▸ WORK TO COMPLETE: Single out the lines that include the word "picture". Copy them.

▸ PROVIDED INFORMATION:
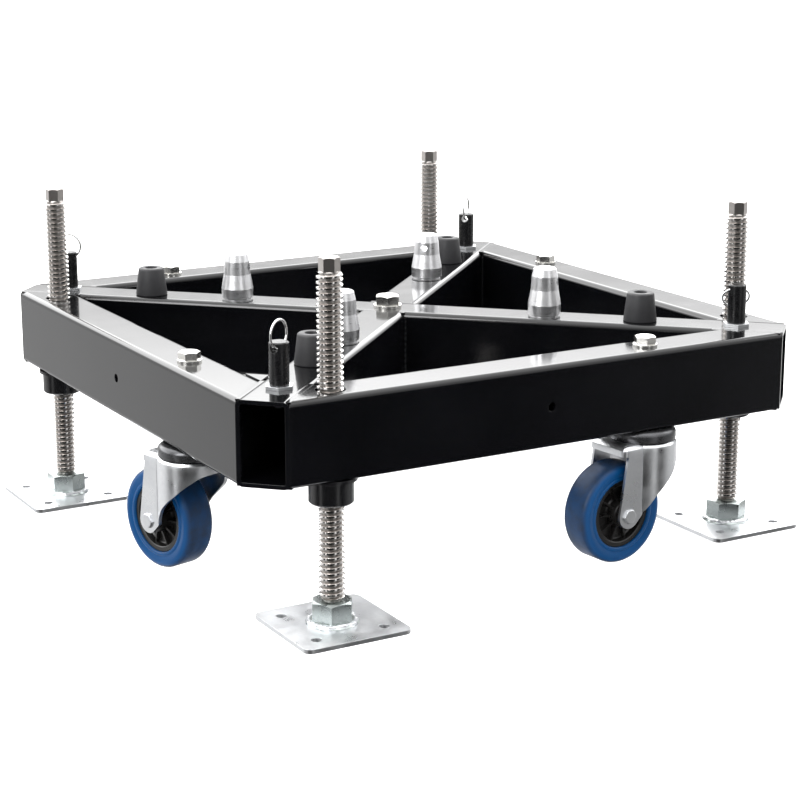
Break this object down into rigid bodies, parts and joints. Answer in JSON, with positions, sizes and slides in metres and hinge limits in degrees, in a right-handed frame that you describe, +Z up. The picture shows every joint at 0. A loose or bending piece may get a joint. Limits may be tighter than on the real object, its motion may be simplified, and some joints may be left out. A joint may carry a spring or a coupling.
{
  "type": "stage tower base frame",
  "caption": "Square black welded tower base frame with diagonal braces, screw-jack feet, swivel casters, conical truss spigots, rubber rests and ring-pull socket locks.",
  "frame": {"origin": "on the floor under the middle of the frame", "axes": "+Z up, -Y the front side, +X to the right; each side holds a jack near its left end and a caster near its right end, seen from outside"},
  "size_m": [0.685, 0.685, 0.3445],
  "materials": {
    "frame_black": "gloss black powder coat",
    "zinc": "bright zinc plate, satin",
    "thread_steel": "bright rolled trapezoidal thread, lightly oiled",
    "bolt_zinc": "zinc plated bolts",
    "aluminium": "turned aluminium",
    "rest_rubber": "dark grey rubber, matt",
    "tyre_blue": "blue elastic rubber",
    "hub_black": "moulded black nylon",
    "head_dark": "dark passivated steel",
    "knob_black": "satin black",
    "spring_steel": "spring wire",
    "ring_nickel": "nickel plated wire"
  },
  "bodies": {
    "root": {"front_beam": "frame_black", "right_beam": "frame_black", "back_beam": "frame_black", "left_beam": "frame_black", "long_diagonal": "frame_black", "front_half_diagonal": "frame_black", "back_half_diagonal": "frame_black", "corner_gussets": "frame_black", "jack_nuts": "frame_black", "truss_spigots": "aluminium", "rubber_rests": "rest_rubber", "rest_screws": "bolt_zinc", "through_bolts": "bolt_zinc", "center_bolt": "bolt_zinc", "lock_guides": "zinc", "swivel_heads": "head_dark", "lock_spring_front_left": "spring_steel", "lock_spring_front_right": "spring_steel", "lock_spring_back_right": "spring_steel", "lock_spring_back_left": "spring_steel"},
    "foot_front_left": {"foot_plate_front_left": "zinc", "foot_nut_front_left": "zinc"},
    "screw_front_left": {"jack_screw_front_left": "thread_steel"},
    "foot_front_right": {"foot_plate_front_right": "zinc", "foot_nut_front_right": "zinc"},
    "screw_front_right": {"jack_screw_front_right": "thread_steel"},
    "foot_back_right": {"foot_plate_back_right": "zinc", "foot_nut_back_right": "zinc"},
    "screw_back_right": {"jack_screw_back_right": "thread_steel"},
    "foot_back_left": {"foot_plate_back_left": "zinc", "foot_nut_back_left": "zinc"},
    "screw_back_left": {"jack_screw_back_left": "thread_steel"},
    "fork_front": {"caster_fork_front": "zinc", "caster_axle_front": "zinc"},
    "wheel_front": {"wheel_hub_front": "hub_black", "wheel_tyre_front": "tyre_blue"},
    "fork_right": {"caster_fork_right": "zinc", "caster_axle_right": "zinc"},
    "wheel_right": {"wheel_hub_right": "hub_black", "wheel_tyre_right": "tyre_blue"},
    "fork_back": {"caster_fork_back": "zinc", "caster_axle_back": "zinc"},
    "wheel_back": {"wheel_hub_back": "hub_black", "wheel_tyre_back": "tyre_blue"},
    "fork_left": {"caster_fork_left": "zinc", "caster_axle_left": "zinc"},
    "wheel_left": {"wheel_hub_left": "hub_black", "wheel_tyre_left": "tyre_blue"},
    "lock_front_left": {"lock_knob_front_left": "knob_black", "lock_pin_front_left": "zinc"},
    "ring_front_left": {"pull_ring_front_left": "ring_nickel"},
    "lock_front_right": {"lock_knob_front_right": "knob_black", "lock_pin_front_right": "zinc"},
    "ring_front_right": {"pull_ring_front_right": "ring_nickel"},
    "lock_back_right": {"lock_knob_back_right": "knob_black", "lock_pin_back_right": "zinc"},
    "ring_back_right": {"pull_ring_back_right": "ring_nickel"},
    "lock_back_left": {"lock_knob_back_left": "knob_black", "lock_pin_back_left": "zinc"},
    "ring_back_left": {"pull_ring_back_left": "ring_nickel"}
  },
  "joints": [
    {"name": "foot_slide_front_left", "type": "slide", "parent": "root", "child": "foot_front_left", "axis": [0, 0, 1], "range_m": [-0.105, 0.09]},
    {"name": "screw_turn_front_left", "type": "hinge", "parent": "foot_front_left", "child": "screw_front_left", "pos_m": [-0.223, -0.2875, 0.03], "axis": [0, 0, 1], "range_deg": [-7562, 6482]},
    {"name": "foot_slide_front_right", "type": "slide", "parent": "root", "child": "foot_front_right", "axis": [0, 0, 1], "range_m": [-0.105, 0.09]},
    {"name": "screw_turn_front_right", "type": "hinge", "parent": "foot_front_right", "child": "screw_front_right", "pos_m": [0.2875, -0.223, 0.03], "axis": [0, 0, 1], "range_deg": [-7562, 6482]},
    {"name": "foot_slide_back_right", "type": "slide", "parent": "root", "child": "foot_back_right", "axis": [0, 0, 1], "range_m": [-0.105, 0.09]},
    {"name": "screw_turn_back_right", "type": "hinge", "parent": "foot_back_right", "child": "screw_back_right", "pos_m": [0.223, 0.2875, 0.03], "axis": [0, 0, 1], "range_deg": [-7562, 6482]},
    {"name": "foot_slide_back_left", "type": "slide", "parent": "root", "child": "foot_back_left", "axis": [0, 0, 1], "range_m": [-0.105, 0.09]},
    {"name": "screw_turn_back_left", "type": "hinge", "parent": "foot_back_left", "child": "screw_back_left", "pos_m": [-0.2875, 0.223, 0.03], "axis": [0, 0, 1], "range_deg": [-7562, 6482]},
    {"name": "caster_swivel_front", "type": "hinge", "parent": "root", "child": "fork_front", "pos_m": [0.125, -0.2875, 0.13], "axis": [0, 0, 1], "continuous": true},
    {"name": "wheel_spin_front", "type": "hinge", "parent": "fork_front", "child": "wheel_front", "pos_m": [0.08721, -0.29147, 0.063], "axis": [0.1045, -0.9945, 0], "continuous": true},
    {"name": "caster_swivel_right", "type": "hinge", "parent": "root", "child": "fork_right", "pos_m": [0.2875, 0.125, 0.13], "axis": [0, 0, 1], "continuous": true},
    {"name": "wheel_spin_right", "type": "hinge", "parent": "fork_right", "child": "wheel_right", "pos_m": [0.2941, 0.16242, 0.063], "axis": [-0.9848, 0.1736, 0], "continuous": true},
    {"name": "caster_swivel_back", "type": "hinge", "parent": "root", "child": "fork_back", "pos_m": [-0.125, 0.2875, 0.13], "axis": [0, 0, 1], "continuous": true},
    {"name": "wheel_spin_back", "type": "hinge", "parent": "fork_back", "child": "wheel_back", "pos_m": [-0.08721, 0.29147, 0.063], "axis": [-0.1045, 0.9945, 0], "continuous": true},
    {"name": "caster_swivel_left", "type": "hinge", "parent": "root", "child": "fork_left", "pos_m": [-0.2875, -0.125, 0.13], "axis": [0, 0, 1], "continuous": true},
    {"name": "wheel_spin_left", "type": "hinge", "parent": "fork_left", "child": "wheel_left", "pos_m": [-0.29734, -0.08829, 0.063], "axis": [-0.9659, -0.2588, 0], "continuous": true},
    {"name": "lock_lift_front_left", "type": "slide", "parent": "root", "child": "lock_front_left", "axis": [0, 0, 1], "range_m": [0, 0.014], "stiffness_N_per_m": 500, "springref_m": -0.01, "deforming": ["lock_spring_front_left"]},
    {"name": "ring_swing_front_left", "type": "hinge", "parent": "lock_front_left", "child": "ring_front_left", "pos_m": [-0.26021, -0.26021, 0.2616], "axis": [0.8572, 0.515, 0], "range_deg": [-150, 150]},
    {"name": "lock_lift_front_right", "type": "slide", "parent": "root", "child": "lock_front_right", "axis": [0, 0, 1], "range_m": [0, 0.014], "stiffness_N_per_m": 500, "springref_m": -0.01, "deforming": ["lock_spring_front_right"]},
    {"name": "ring_swing_front_right", "type": "hinge", "parent": "lock_front_right", "child": "ring_front_right", "pos_m": [0.26021, -0.26021, 0.2616], "axis": [0.8746, -0.4848, 0], "range_deg": [-5, 295]},
    {"name": "lock_lift_back_right", "type": "slide", "parent": "root", "child": "lock_back_right", "axis": [0, 0, 1], "range_m": [0, 0.014], "stiffness_N_per_m": 500, "springref_m": -0.01, "deforming": ["lock_spring_back_right"]},
    {"name": "ring_swing_back_right", "type": "hinge", "parent": "lock_back_right", "child": "ring_back_right", "pos_m": [0.26021, 0.26021, 0.2616], "axis": [0.7071, 0.7071, 0], "range_deg": [-150, 150]},
    {"name": "lock_lift_back_left", "type": "slide", "parent": "root", "child": "lock_back_left", "axis": [0, 0, 1], "range_m": [0, 0.014], "stiffness_N_per_m": 500, "springref_m": -0.01, "deforming": ["lock_spring_back_left"]},
    {"name": "ring_swing_back_left", "type": "hinge", "parent": "lock_back_left", "child": "ring_back_left", "pos_m": [-0.26021, 0.26021, 0.2616], "axis": [0.8746, -0.4848, 0], "range_deg": [-150, 150]}
  ],
  "couplings": [
    {"joint": "screw_turn_front_left", "follows": "foot_slide_front_left", "rad_per_m": 1256.6},
    {"joint": "screw_turn_front_right", "follows": "foot_slide_front_right", "rad_per_m": 1256.6},
    {"joint": "screw_turn_back_right", "follows": "foot_slide_back_right", "rad_per_m": 1256.6},
    {"joint": "screw_turn_back_left", "follows": "foot_slide_back_left", "rad_per_m": 1256.6}
  ]
}
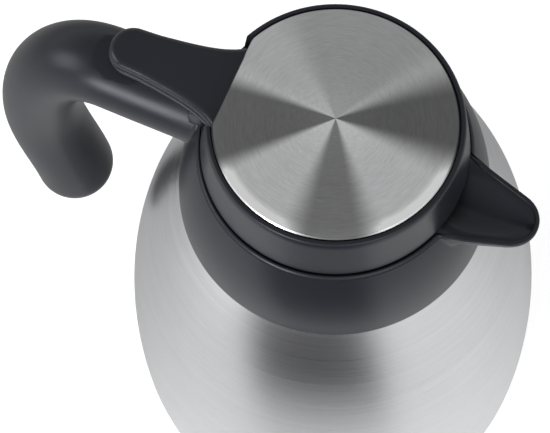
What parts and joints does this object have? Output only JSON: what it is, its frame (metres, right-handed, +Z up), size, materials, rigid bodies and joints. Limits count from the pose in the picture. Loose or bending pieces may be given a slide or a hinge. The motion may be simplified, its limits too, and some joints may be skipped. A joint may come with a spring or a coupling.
{
  "type": "thermal carafe with flip lid",
  "caption": "Double-walled steel thermal carafe with a black collar and open spout, a one-armed hook handle, and a flip lid with a steel plate and thumb lever.",
  "frame": {"origin": "centre of the base, on the table", "axes": "+Z up along the body's axis, +X towards the spout, -X towards the handle, and the lid's pin lies along Y"},
  "size_m": [0.2067, 0.1572, 0.2833],
  "materials": {
    "body_steel": "fine brushed lines round the axis",
    "flask_steel": "plain satin",
    "base_steel": "plain satin",
    "getter_alloy": "dull",
    "foot_rubber": "matt",
    "silicone": "satin silicone",
    "black_plastic": "satin moulded",
    "inner_plastic": "satin moulded",
    "screw_steel": "plain",
    "pin_steel": "ground",
    "spring_steel": "drawn wire",
    "plate_steel": "brushed in circles, with a bright bevel",
    "adhesive": "thin pad",
    "foam": null
  },
  "bodies": {
    "carafe": {"outer_shell": "body_steel", "inner_flask": "flask_steel", "base_cup": "base_steel", "base_cover": "base_steel", "getter": "getter_alloy", "foot_ring": "foot_rubber", "neck_ring": "base_steel", "neck_gasket": "silicone", "collar": "black_plastic", "handle": "black_plastic", "handle_screws": "screw_steel", "hinge_pin": "pin_steel", "hinge_spring": "spring_steel"},
    "lid": {"lid_shell": "black_plastic", "lid_plate": "plate_steel", "plate_pad": "adhesive", "lid_liner": "inner_plastic", "lid_screws": "screw_steel", "stopper": "inner_plastic", "stopper_foam": "foam", "stopper_lid": "inner_plastic", "stopper_seal": "silicone", "lever_frame": "black_plastic", "lever_cap": "black_plastic", "lever_screws": "screw_steel"}
  },
  "joints": [
    {"name": "lid_hinge", "type": "hinge", "parent": "carafe", "child": "lid", "pos_m": [-0.0435, 0, 0.265], "axis": [0, -1, 0], "range_deg": [0, 13], "stiffness_Nm_per_rad": 0.05, "springref_deg": -22.92, "deforming": ["hinge_spring"]}
  ]
}
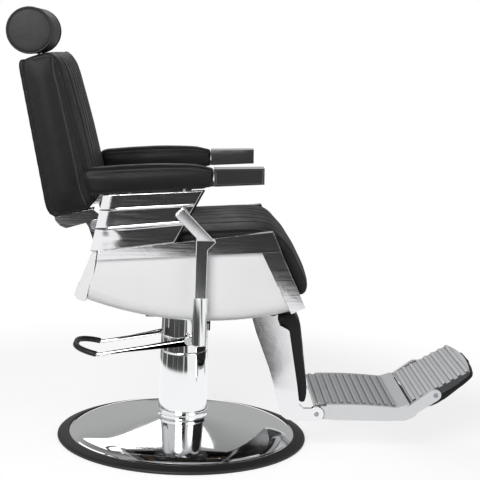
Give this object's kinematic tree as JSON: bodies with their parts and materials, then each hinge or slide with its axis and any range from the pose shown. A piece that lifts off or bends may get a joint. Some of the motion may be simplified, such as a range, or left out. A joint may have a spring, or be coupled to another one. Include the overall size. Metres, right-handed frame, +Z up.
{
  "type": "hydraulic barber chair",
  "caption": "Reclining barber chair on a round lifting base, with roll headrest, padded arms, leg rest and folding ribbed foot rest.",
  "frame": {"origin": "centre of the base on the floor, on the column's axis", "axes": "+X the way the sitter faces, +Y the sitter's left, +Z up"},
  "size_m": [1.2176, 0.66, 1.1121],
  "materials": {
    "dome": "mirror chrome on spun steel",
    "rubber": "matt black moulded rubber",
    "cast": "painted casting",
    "steel": "machined or zinc plated steel",
    "bronze": "machined bronze",
    "chrome": "mirror chrome",
    "polished": "polished cast aluminium",
    "enamel": "white gloss enamel",
    "vinyl": "black upholstery vinyl with a soft sheen",
    "vinyl_cap": "grey black upholstery vinyl",
    "wood": "bare moulded plywood",
    "black": "black plastic",
    "frame": "black painted steel"
  },
  "bodies": {
    "base": {"base_dome": "dome", "base_ring": "rubber", "ballast_plate": "cast", "column_socket": "frame", "socket_bolts": "steel", "socket_bearings": "bronze", "column_tube": "chrome", "base_collar": "chrome"},
    "pump": {"pump_body": "cast", "head_cover": "chrome", "ram_bush": "bronze", "ram_seal": "rubber", "lever_studs": "chrome"},
    "plunger": {"pump_plunger": "steel"},
    "pump_lever": {"lever_rod": "chrome", "lever_grip": "rubber"},
    "swivel_lock": {"lock_lever": "black"},
    "seat": {"ram": "chrome", "mount_plate": "frame", "frame_tubes": "frame", "frame_plates": "frame", "side_rail_right": "polished", "side_rail_left": "polished", "frame_bolts": "steel", "side_shell_right": "enamel", "side_shell_left": "enamel", "rear_shell": "enamel", "shell_screws": "black", "side_panel_right": "polished", "side_panel_left": "polished", "panel_liners": "vinyl", "arm_tip_right": "polished", "arm_tip_left": "polished", "arm_pad_right": "vinyl", "arm_pad_left": "vinyl", "seat_board": "wood", "seat_cushion": "vinyl", "back_pivots": "steel"},
    "recline_lever": {"recline_bar": "polished", "recline_handle": "chrome", "recline_shaft": "steel"},
    "strut": {"strut_cylinder": "frame"},
    "strut_piston": {"strut_rod": "chrome"},
    "backrest": {"back_brackets": "polished", "back_panel": "vinyl", "back_cushion": "vinyl", "headrest_socket": "steel"},
    "headrest": {"headrest_post": "chrome", "headrest_roll": "vinyl", "headrest_caps": "vinyl_cap"},
    "leg_rest": {"leg_arm_right": "polished", "leg_arm_left": "polished", "leg_shaft": "steel", "calf_board": "frame", "calf_pad": "vinyl", "foot_pins": "steel"},
    "foot_rest": {"foot_plate": "polished", "tip_pins": "steel"},
    "tip_rest": {"tip_plate": "polished", "tip_pad": "vinyl"}
  },
  "joints": [
    {"name": "swivel", "type": "hinge", "parent": "base", "child": "pump", "pos_m": [0, 0, 0.238], "axis": [0, 0, 1], "continuous": true},
    {"name": "lift", "type": "slide", "parent": "pump", "child": "seat", "axis": [0, 0, 1], "range_m": [0, 0.15]},
    {"name": "pump_stroke", "type": "hinge", "parent": "pump", "child": "pump_lever", "pos_m": [0.012, 0, 0.276], "axis": [0, -1, 0], "range_deg": [0, 22], "stiffness_Nm_per_rad": 12, "springref_deg": -20.05},
    {"name": "plunger_stroke", "type": "slide", "parent": "pump", "child": "plunger", "axis": [0, 0, 1], "range_m": [-0.0125, 0]},
    {"name": "swivel_lock_turn", "type": "hinge", "parent": "pump", "child": "swivel_lock", "pos_m": [0.0615, 0, 0.308], "axis": [1, 0, 0], "range_deg": [0, 60]},
    {"name": "recline_release", "type": "hinge", "parent": "seat", "child": "recline_lever", "pos_m": [0.03615, 0, 0.51761], "axis": [0, -1, 0], "range_deg": [-18, 0], "stiffness_Nm_per_rad": 15, "springref_deg": 17.19},
    {"name": "recline", "type": "hinge", "parent": "seat", "child": "backrest", "pos_m": [-0.22483, 0, 0.58969], "axis": [0, -1, 0], "range_deg": [0, 50]},
    {"name": "leg_lift", "type": "hinge", "parent": "seat", "child": "leg_rest", "pos_m": [0.21802, 0, 0.38958], "axis": [0, -1, 0], "range_deg": [0, 40.5]},
    {"name": "strut_swing", "type": "hinge", "parent": "seat", "child": "strut", "pos_m": [-0.11314, 0, 0.46152], "axis": [0, -1, 0], "range_deg": [-6, 2]},
    {"name": "strut_slide", "type": "slide", "parent": "strut", "child": "strut_piston", "axis": [0.9992, 0, -0.0403], "range_m": [-0.04, 0.002]},
    {"name": "headrest_slide", "type": "slide", "parent": "backrest", "child": "headrest", "axis": [-0.2334, 0, 0.9724], "range_m": [0, 0.08]},
    {"name": "foot_fold", "type": "hinge", "parent": "leg_rest", "child": "foot_rest", "pos_m": [0.34202, 0, 0.11258], "axis": [0, -1, 0], "range_deg": [0, 55]},
    {"name": "tip_flip", "type": "hinge", "parent": "foot_rest", "child": "tip_rest", "pos_m": [0.64602, 0, 0.16958], "axis": [0, -1, 0], "range_deg": [0, 150]}
  ],
  "couplings": [
    {"joint": "leg_lift", "follows": "recline", "ratio": 0.8},
    {"joint": "strut_swing", "follows": "recline", "ratio": -0.086366},
    {"joint": "strut_slide", "follows": "recline", "m_per_rad": -0.038876},
    {"joint": "plunger_stroke", "follows": "pump_stroke", "m_per_rad": -0.031252}
  ]
}
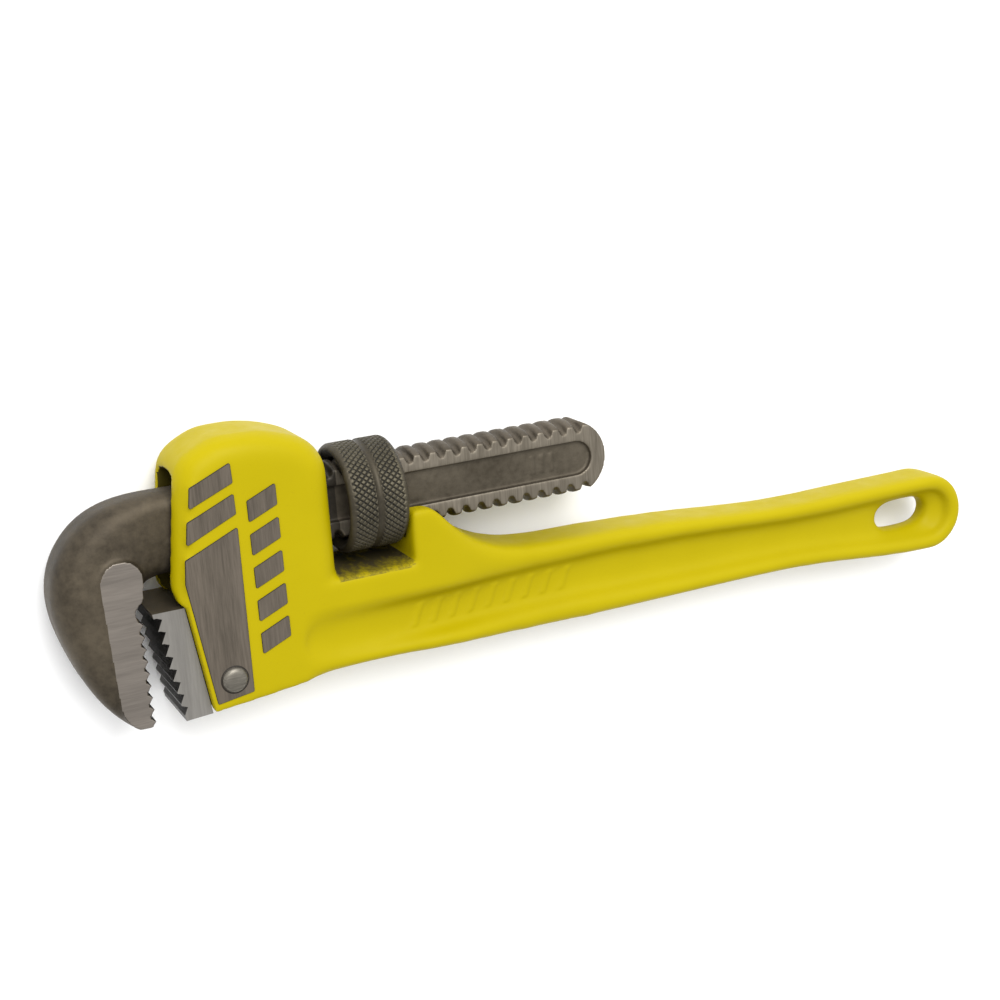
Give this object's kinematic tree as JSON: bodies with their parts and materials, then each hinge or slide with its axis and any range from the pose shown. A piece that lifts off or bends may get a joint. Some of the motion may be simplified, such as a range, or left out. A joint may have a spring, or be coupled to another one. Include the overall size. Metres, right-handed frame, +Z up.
{
  "type": "pipe wrench",
  "caption": "Adjustable pipe wrench: cast yellow handle, toothed heel and hook jaws, knurled nut on a threaded flat shank.",
  "frame": {"origin": "centre of the wrench's box at its lowest point, lying on its side", "axes": "+X along the handle towards its end, +Y from the handle towards the housing crown, +Z up across the thickness"},
  "size_m": [0.3102, 0.082, 0.0325],
  "materials": {
    "yellow_paint": "semi-gloss",
    "forged_steel": "satin",
    "jaw_steel": "satin",
    "rivet_steel": "satin",
    "nut_steel": "satin",
    "spring_steel": "satin"
  },
  "bodies": {
    "handle_body": {"handle": "yellow_paint", "heel_jaw": "jaw_steel", "heel_jaw_pin": "rivet_steel", "spring_pin": "rivet_steel", "coil_spring": "spring_steel"},
    "rocker": {"flat_spring": "spring_steel"},
    "adjusting_nut": {"nut": "nut_steel"},
    "hook": {"hook_jaw": "forged_steel"}
  },
  "joints": [
    {"name": "jaw_rock", "type": "hinge", "parent": "handle_body", "child": "rocker", "pos_m": [-0.0794, 0.02913, 0.01625], "axis": [0, 0, 1], "range_deg": [-1.5, 1]},
    {"name": "nut_spin", "type": "hinge", "parent": "rocker", "child": "adjusting_nut", "pos_m": [-0.0614, 0.01473, 0.01625], "axis": [1, 0, 0], "range_deg": [-57, 3154]},
    {"name": "jaw_travel", "type": "slide", "parent": "rocker", "child": "hook", "axis": [1, 0, 0], "range_m": [-0.0445, 0.0008]}
  ],
  "couplings": [
    {"joint": "nut_spin", "follows": "jaw_travel", "rad_per_m": -1236.8}
  ]
}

▸ WRITTEN REPLY:
Break this object down into rigid bodies, parts and joints. Answer in JSON, with positions, sizes and slides in metres and hinge limits in degrees, in a right-handed frame that you describe, +Z up. The picture shows every joint at 0. A loose or bending piece may get a joint. Limits may be tighter than on the real object, its motion may be simplified, and some joints may be left out. A joint may carry a spring or a coupling.
What parts and joints does this object have? Output only JSON: what it is, its frame (metres, right-handed, +Z up), size, materials, rigid bodies and joints. Limits count from the pose in the picture. Loose or bending pieces may be given a slide or a hinge. The motion may be simplified, its limits too, and some joints may be skipped. A joint may come with a spring or a coupling.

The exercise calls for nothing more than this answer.